There’s a reason the good Lord (or whoever decides these things…) invented the shower holder. A few years ago I thought it would be informative to show people how to properly use a French shower. I was visiting a friend’s apartment, who is a sturdy rugby player, and noticed when I went to use his bathroom that he had a bathtub and a shower hose, but no shower nozzle holder, and no shower curtain to contain the water. (I’ve never been able to figure what’s up with that either.)
Always thinking of my readers, I asked how he took a shower without arrosser-ing the entire bathroom and he shrugged and said “Pas de problème, Daveed.” Due to many people asking me over the years how people in France take showers without curtains to contain the water, I suggested making a video of him taking a shower to share with you, but he declined. (Sorry!)
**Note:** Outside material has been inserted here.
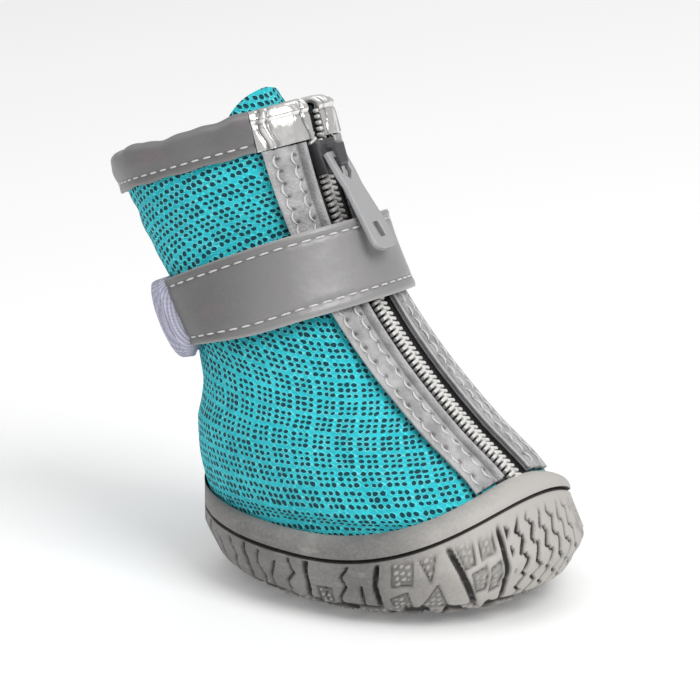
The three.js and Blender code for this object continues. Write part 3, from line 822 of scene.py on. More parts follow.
@dataclass(frozen=True)
class WovenCloth:
    """Close woven cloth, whose ribs follow the UV map."""

    name: str
    thread: Colour
    valley: Colour
    pitch: float = 0.42
    rib: float = 0.0

    def material(self) -> bpy.types.Material:
        """Builds the material."""
        graph = Graph(self.name)
        across, up = graph.cloth()
        warp = graph.math("SINE", graph.math("MULTIPLY", across, TURN / self.pitch))
        weft = graph.math("SINE", graph.math("MULTIPLY", up, TURN / self.pitch))
        weave = graph.math("MULTIPLY_ADD", graph.math("MULTIPLY", warp, weft), 0.5, 0.5)
        if self.rib:
            stir = graph.math("MULTIPLY", graph.noise(1.5, 2), 1.2)
            ribs = graph.math("SINE", graph.math("MULTIPLY_ADD", across, TURN / self.rib, stir))
            weave = graph.math("MULTIPLY_ADD", ribs, 0.32, graph.math("MULTIPLY_ADD", weave, 0.45, 0.25))
        colour = graph.blend(graph.between(weave, 0.1, 0.75), self.valley, self.thread)
        tired = tuple(0.82 * c for c in self.thread)
        colour = graph.blend(graph.between(graph.noise(2.0, 4), 0.45, 0.72, 0.0, 0.5), colour, tired)
        # Painted shade in the dents that a piece marks.
        dark = tuple(0.35 * c for c in self.thread)
        colour = graph.blend(graph.math("MULTIPLY", graph.mark("dent"), 0.8), colour, dark)
        rough = graph.math("MULTIPLY_ADD", weave, -0.15, 0.85)
        fine = graph.bump(graph.noise(0.2, 2), 0.05)
        return graph.dress(colour, rough, graph.bump(weave, 0.14, fine), Sheen_Weight=0.2)


@dataclass(frozen=True)
class Plated:
    """Plated or painted metal with fine scratches and darker patches."""

    name: str
    bright: Colour
    dull: Colour
    metallic: float
    rough: float

    def material(self) -> bpy.types.Material:
        """Builds the material."""
        graph = Graph(self.name)
        cloud = graph.noise(4.0, 3)
        scratch = graph.noise(0.5, 4, (0.35, 2.2, 0.35))
        colour = graph.blend(graph.between(cloud, 0.4, 0.8, 0.0, 0.6), self.bright, self.dull)
        bare = tuple(min(1.0, 1.5 * c) for c in self.bright)
        colour = graph.blend(graph.between(scratch, 0.62, 0.72, 0.0, 0.45), colour, bare)
        rough = graph.math("MULTIPLY_ADD", scratch, 0.25, self.rough)
        return graph.dress(colour, rough, graph.bump(scratch, 0.04), Metallic=self.metallic)


@dataclass(frozen=True)
class Thread:
    """Twisted sewing thread."""

    name: str = "sewing_thread"
    white: Colour = (0.82, 0.81, 0.8)
    shade: Colour = (0.5, 0.49, 0.5)

    def material(self) -> bpy.types.Material:
        """Builds the material."""
        graph = Graph(self.name)
        twist = graph.noise(0.16, 2, (1.0, 1.0, 2.2))
        colour = graph.blend(graph.between(twist, 0.3, 0.7), self.shade, self.white)
        rough = graph.between(twist, 0.3, 0.7, 0.75, 0.55)
        return graph.dress(colour, rough, graph.bump(twist, 0.08), Sheen_Weight=0.2)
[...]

Nowadays, more and more showers are equipped with a fixation or un support to hang the showerhead on so you can keep the hot water flowing (which is especially appreciated in the winter) while lathering up. I don’t know about you, but yes, I need both hands when I’m in there since showering at some point, involves using one hand to lift a few things up and outta the way, so I can clean everywhere.
Having lived here a while, I thought that I could finally master showering without a shower holder. So after finishing my first shower after returning home, and taking subsequent showers in the following days, I’ll admit that I’m useless when faced with a hand-held shower and nowhere to hang it. (Please, no jokes about things that are hanging, or are hung – or not – in my shower.) And I’ll admit that my best days are behind me so don’t expect a video either. But I will tell you that I didn’t do as thorough of a job of cleaning myself as I usually do when I can use both hands to lift, lather, and rinse. So I’ve started working on the plumber to come back to add a support to the wall so I can come out cleaner. If he reads this, he may, admittedly, be reluctant to return, but I promise to make it worth his while, perhaps with a nice, hot, handheld shower (with a holder) afterward.